ハイビジョンスペシャル(再) 『神の手をもつ絵師』 江戸の鬼才画家・若冲の不思議世界

若冲と言ったらコレかな。
gunkeizu ハイビジョン・チューナーを買ってからというもの、NHKさんの素晴らしい番組を見るのに、どれだけ時間を費やしていることやら。感動、感心するものばかりなので、正直このコーナーも毎日それらで書けてしまう。いやはや、ここ数日だけでも、小野田寛郎さんのドキュメントとか、KISSのライヴとか、工藤夕貴が案内役の「色」のやつとか、昨日おススメしたコンサートとか…。でも、それではちょっと芸がないので、いろいろ工夫をしなくてはなりません。でも、今日はこれを書かせていただきます。ものすごいインパクトでしたから。放送は木曜日でした。録画したものを見たわけです。
 若冲については、以前からけっこう気になっていたんですよね。こいつオタクだって。萌えちゃってるなって。すごいフェティシズムだなって(笑)。やっぱりそういう才能、そういう日本人的な感性は、外国でまず評価されるんですね。若冲に萌えちゃった若冲オタクは、アメリカの大金持ちジョー・プライスさん。この番組の見どころの半分は、このジョー・プライスさんです。
 でも、それは別に異常なことではありません。浮世絵と印象派の関係を思い浮かべればいいわけです。日本人の日本文化再評価というのは、いつもそういう迂回を必要としています。それだけ、日本の文化は意識化されていないわけです。これは強いですよ。しみついてるんですから。理論を必要としないんですから。
 さて、そんな日本文化の中でも、いたって変な若冲さんです。この番組によって初めて知ったことが多くありました。しかし、大方、私の予想通りだったとも言えます。彼の絵を語る時、「写実」という言葉が鍵になりますよね。実際クールベと結びつける方もおられる。この「写実」が難しいわけです。彼の絵はたしかに写実なのですが、それでいてリアルすぎる何かを持っている。
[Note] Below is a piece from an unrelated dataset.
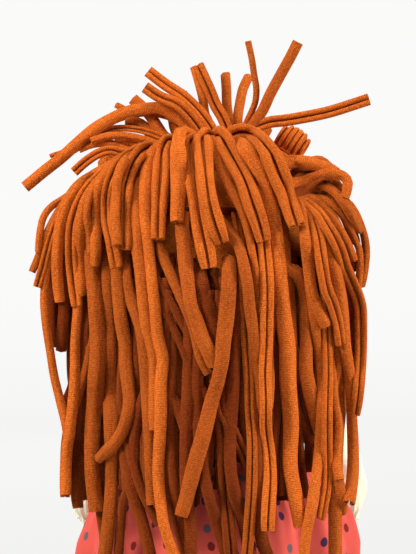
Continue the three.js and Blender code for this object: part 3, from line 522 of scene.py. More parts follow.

よく言われる「生きているようだ」という感覚です。一方で、非常に緻密にデザインされた、あるいはデジタル化された部分も見て取れる。このバランスというか、ホンモノよりホンモノくさいうさん臭さというか、そう、ラ・トゥールでも感じられたアレですよ。
 そう考えると、まあ時代的には微妙にずれますが(ずれて当たり前ですが)、バロックですか。ただ、彼の仏教観というものを考えると、もっと広い視野、思想があるような気がします。人を描かず、人以外の生きものをひたすら描き続けた。一切衆生悉有仏性(人は除く?)を描いたのかもしれません。ジョー・プライスはそのあたりも理解しているのだろうか?いや、わかってそうだな。時間も金もあるオタクの研究心はすごいですから。そういえば、若冲もお金には困ってなかったんですよね。
 とにかく、一度生で見てみたい画家、若冲さん。そんな若冲さんを知るには、本当によくできた番組でした。2時間、視聴者を飽きさせない工夫もお見事。ちなみに3年くらい前のNHKのお仕事です。
 こういう視聴率を気にしない教養番組をたくさん見ることができるハイビジョンはいいですね。まあ、民放も含めてBSデジタルは渋めで好きです(どうでもいいお買い物番組もいっぱいですが)。ハイビジョンテレビが高いと思っている方、ぜひ私のようにチューナーを単体で買いましょう。録画などのことを考えても結局便利ですよ。